### Your task
Reproduce, word for word, every line from the first one down to the line containing "mesh = piece.data = applied(piece)", and nothing else.

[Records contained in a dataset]

==============================

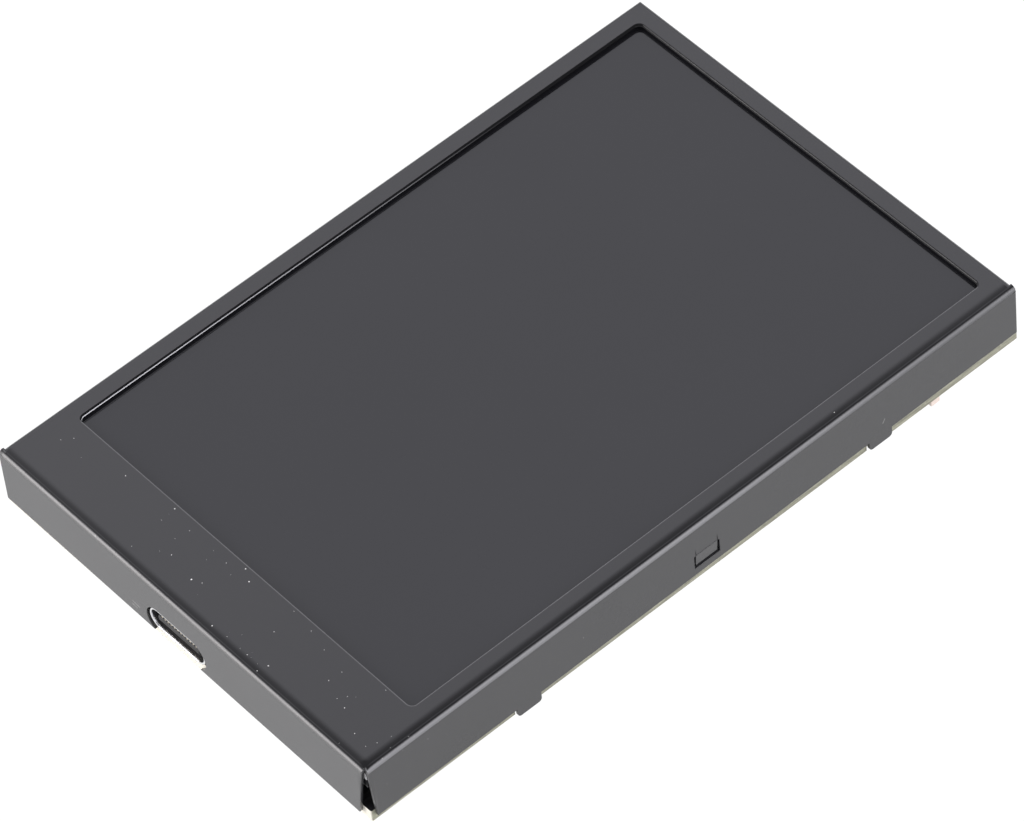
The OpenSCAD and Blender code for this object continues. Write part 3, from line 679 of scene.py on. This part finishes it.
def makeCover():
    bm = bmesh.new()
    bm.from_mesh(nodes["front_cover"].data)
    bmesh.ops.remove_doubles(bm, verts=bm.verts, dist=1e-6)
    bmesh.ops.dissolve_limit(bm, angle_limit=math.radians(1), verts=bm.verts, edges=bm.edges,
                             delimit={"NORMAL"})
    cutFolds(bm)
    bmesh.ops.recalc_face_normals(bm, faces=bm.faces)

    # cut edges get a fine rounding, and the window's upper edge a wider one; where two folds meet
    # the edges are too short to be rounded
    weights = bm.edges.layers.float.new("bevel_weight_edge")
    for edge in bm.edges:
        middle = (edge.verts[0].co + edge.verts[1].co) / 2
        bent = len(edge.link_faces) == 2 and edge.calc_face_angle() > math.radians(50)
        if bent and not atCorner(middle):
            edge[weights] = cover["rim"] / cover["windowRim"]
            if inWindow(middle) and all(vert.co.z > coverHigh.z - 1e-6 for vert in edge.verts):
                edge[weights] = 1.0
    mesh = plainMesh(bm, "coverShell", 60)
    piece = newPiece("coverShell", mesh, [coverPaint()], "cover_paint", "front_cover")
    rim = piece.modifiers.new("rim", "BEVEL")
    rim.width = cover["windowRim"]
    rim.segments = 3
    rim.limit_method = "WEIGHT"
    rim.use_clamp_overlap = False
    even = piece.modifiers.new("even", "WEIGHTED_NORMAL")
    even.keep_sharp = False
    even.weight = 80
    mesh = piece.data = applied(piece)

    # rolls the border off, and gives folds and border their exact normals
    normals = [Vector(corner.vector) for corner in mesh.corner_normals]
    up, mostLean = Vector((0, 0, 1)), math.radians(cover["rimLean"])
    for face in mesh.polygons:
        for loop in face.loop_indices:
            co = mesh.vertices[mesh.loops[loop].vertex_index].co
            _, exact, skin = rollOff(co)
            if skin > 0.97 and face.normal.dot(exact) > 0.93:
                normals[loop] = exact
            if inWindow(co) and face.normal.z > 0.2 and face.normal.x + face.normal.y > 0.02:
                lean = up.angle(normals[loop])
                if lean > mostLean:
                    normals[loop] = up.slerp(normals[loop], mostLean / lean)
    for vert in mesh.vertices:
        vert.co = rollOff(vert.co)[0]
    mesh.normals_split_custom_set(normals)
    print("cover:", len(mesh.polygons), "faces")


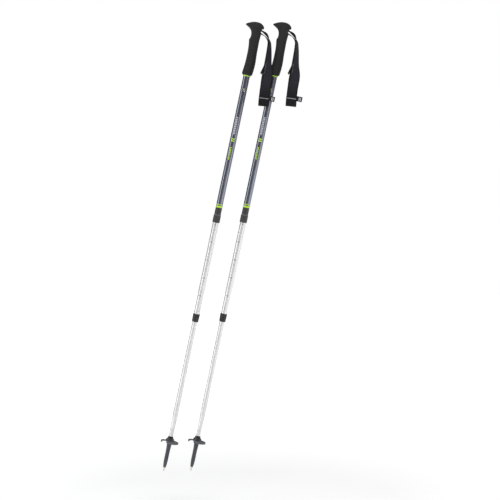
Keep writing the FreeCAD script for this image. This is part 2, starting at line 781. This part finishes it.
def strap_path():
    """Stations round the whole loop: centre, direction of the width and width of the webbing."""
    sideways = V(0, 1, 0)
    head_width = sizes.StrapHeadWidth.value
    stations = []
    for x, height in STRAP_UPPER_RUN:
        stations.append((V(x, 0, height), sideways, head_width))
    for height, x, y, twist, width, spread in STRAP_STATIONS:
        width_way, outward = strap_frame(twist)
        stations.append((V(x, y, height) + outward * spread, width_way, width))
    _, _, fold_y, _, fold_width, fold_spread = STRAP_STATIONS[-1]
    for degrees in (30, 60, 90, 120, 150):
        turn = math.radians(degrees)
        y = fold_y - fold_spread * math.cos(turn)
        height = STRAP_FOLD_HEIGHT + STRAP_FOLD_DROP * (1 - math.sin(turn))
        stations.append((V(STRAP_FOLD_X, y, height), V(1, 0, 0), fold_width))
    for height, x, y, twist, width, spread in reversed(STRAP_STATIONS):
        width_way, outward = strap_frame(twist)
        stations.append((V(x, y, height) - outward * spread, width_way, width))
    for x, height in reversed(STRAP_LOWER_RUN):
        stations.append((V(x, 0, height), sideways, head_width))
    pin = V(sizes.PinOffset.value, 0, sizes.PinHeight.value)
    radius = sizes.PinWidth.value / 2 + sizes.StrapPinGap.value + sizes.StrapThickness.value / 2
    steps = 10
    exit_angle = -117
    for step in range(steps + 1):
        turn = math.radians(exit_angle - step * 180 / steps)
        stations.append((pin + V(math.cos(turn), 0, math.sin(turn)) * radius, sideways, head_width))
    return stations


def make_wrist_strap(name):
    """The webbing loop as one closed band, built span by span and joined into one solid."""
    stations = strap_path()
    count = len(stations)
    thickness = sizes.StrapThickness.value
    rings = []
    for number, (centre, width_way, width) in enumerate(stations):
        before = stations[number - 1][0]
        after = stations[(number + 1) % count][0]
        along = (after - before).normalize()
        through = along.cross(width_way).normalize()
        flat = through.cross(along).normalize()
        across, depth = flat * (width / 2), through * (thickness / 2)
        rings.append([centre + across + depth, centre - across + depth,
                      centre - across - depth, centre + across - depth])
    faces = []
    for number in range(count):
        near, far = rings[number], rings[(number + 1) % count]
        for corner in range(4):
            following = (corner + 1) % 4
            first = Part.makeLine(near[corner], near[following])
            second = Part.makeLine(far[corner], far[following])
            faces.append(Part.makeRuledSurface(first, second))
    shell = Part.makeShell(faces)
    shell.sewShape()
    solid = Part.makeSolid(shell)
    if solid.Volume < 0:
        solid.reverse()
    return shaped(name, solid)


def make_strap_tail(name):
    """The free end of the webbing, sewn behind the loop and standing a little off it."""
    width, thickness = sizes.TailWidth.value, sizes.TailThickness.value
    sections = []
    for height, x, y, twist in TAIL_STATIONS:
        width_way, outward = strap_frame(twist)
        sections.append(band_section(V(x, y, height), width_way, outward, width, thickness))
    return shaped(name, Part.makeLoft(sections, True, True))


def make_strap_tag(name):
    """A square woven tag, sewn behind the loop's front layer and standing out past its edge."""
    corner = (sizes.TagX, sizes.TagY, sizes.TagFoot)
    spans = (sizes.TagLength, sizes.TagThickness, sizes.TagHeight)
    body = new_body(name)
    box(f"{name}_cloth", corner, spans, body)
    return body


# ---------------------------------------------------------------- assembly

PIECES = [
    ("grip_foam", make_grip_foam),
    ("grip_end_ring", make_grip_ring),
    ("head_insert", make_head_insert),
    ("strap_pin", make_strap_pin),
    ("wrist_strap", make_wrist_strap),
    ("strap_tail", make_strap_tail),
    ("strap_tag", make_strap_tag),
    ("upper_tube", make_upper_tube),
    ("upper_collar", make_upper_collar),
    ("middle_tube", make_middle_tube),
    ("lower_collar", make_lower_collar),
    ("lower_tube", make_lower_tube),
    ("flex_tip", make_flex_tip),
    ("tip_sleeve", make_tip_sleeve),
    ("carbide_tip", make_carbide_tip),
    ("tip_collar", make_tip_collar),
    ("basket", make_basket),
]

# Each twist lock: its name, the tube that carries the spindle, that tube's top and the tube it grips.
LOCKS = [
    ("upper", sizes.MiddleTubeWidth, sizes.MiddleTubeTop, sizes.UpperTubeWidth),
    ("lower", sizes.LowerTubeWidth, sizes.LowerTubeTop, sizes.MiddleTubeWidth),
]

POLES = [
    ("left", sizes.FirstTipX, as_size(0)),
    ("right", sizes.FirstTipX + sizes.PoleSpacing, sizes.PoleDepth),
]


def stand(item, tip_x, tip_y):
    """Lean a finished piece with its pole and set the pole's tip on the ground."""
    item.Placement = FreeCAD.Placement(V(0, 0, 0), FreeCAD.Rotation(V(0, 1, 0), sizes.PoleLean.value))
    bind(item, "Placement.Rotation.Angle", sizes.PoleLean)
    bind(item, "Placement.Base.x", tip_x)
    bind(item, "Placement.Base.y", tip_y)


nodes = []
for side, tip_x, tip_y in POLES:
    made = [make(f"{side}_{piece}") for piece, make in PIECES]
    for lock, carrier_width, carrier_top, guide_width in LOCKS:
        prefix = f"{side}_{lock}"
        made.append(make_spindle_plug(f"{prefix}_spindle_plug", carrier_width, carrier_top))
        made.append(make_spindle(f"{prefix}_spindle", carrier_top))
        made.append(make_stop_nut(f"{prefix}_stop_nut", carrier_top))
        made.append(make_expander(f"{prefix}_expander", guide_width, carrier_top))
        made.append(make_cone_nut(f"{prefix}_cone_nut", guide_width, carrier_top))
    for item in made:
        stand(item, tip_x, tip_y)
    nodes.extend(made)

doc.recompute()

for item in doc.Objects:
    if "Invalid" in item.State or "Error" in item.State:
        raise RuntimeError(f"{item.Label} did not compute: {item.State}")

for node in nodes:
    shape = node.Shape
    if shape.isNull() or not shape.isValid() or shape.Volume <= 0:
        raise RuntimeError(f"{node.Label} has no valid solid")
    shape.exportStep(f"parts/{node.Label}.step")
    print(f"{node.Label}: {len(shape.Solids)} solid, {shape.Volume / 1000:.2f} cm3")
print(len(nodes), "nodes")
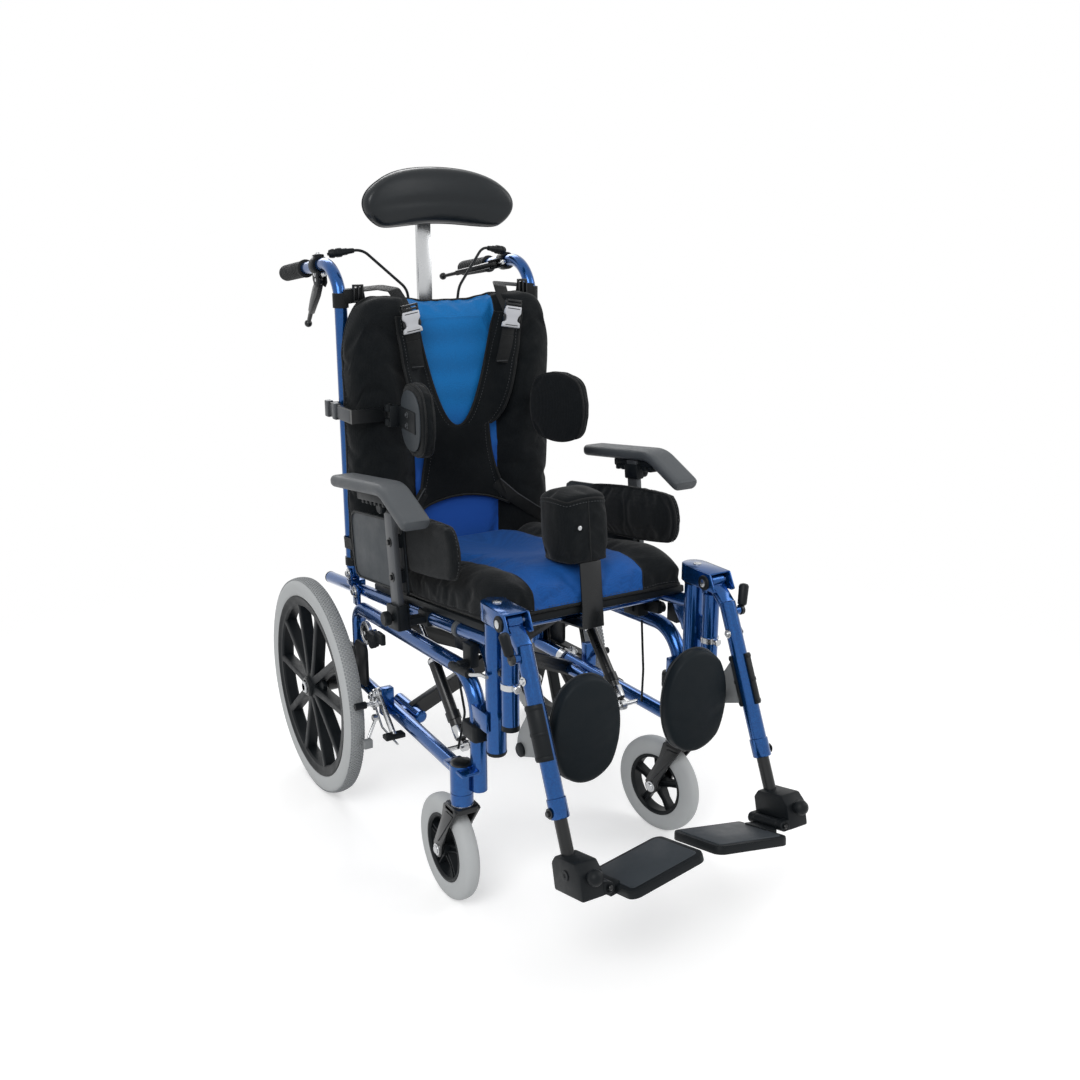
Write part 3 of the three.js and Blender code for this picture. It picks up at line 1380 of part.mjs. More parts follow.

==============================

### The output
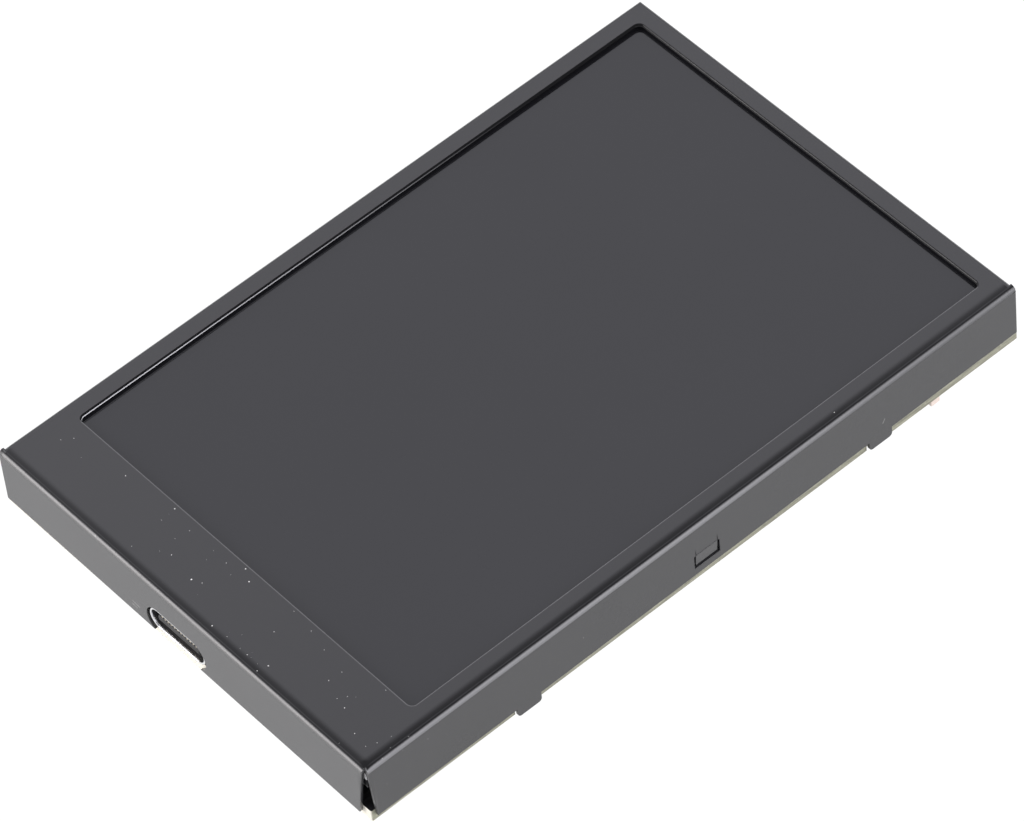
The OpenSCAD and Blender code for this object continues. Write part 3, from line 679 of scene.py on. This part finishes it.
def makeCover():
    bm = bmesh.new()
    bm.from_mesh(nodes["front_cover"].data)
    bmesh.ops.remove_doubles(bm, verts=bm.verts, dist=1e-6)
    bmesh.ops.dissolve_limit(bm, angle_limit=math.radians(1), verts=bm.verts, edges=bm.edges,
                             delimit={"NORMAL"})
    cutFolds(bm)
    bmesh.ops.recalc_face_normals(bm, faces=bm.faces)

    # cut edges get a fine rounding, and the window's upper edge a wider one; where two folds meet
    # the edges are too short to be rounded
    weights = bm.edges.layers.float.new("bevel_weight_edge")
    for edge in bm.edges:
        middle = (edge.verts[0].co + edge.verts[1].co) / 2
        bent = len(edge.link_faces) == 2 and edge.calc_face_angle() > math.radians(50)
        if bent and not atCorner(middle):
            edge[weights] = cover["rim"] / cover["windowRim"]
            if inWindow(middle) and all(vert.co.z > coverHigh.z - 1e-6 for vert in edge.verts):
                edge[weights] = 1.0
    mesh = plainMesh(bm, "coverShell", 60)
    piece = newPiece("coverShell", mesh, [coverPaint()], "cover_paint", "front_cover")
    rim = piece.modifiers.new("rim", "BEVEL")
    rim.width = cover["windowRim"]
    rim.segments = 3
    rim.limit_method = "WEIGHT"
    rim.use_clamp_overlap = False
    even = piece.modifiers.new("even", "WEIGHTED_NORMAL")
    even.keep_sharp = False
    even.weight = 80
    mesh = piece.data = applied(piece)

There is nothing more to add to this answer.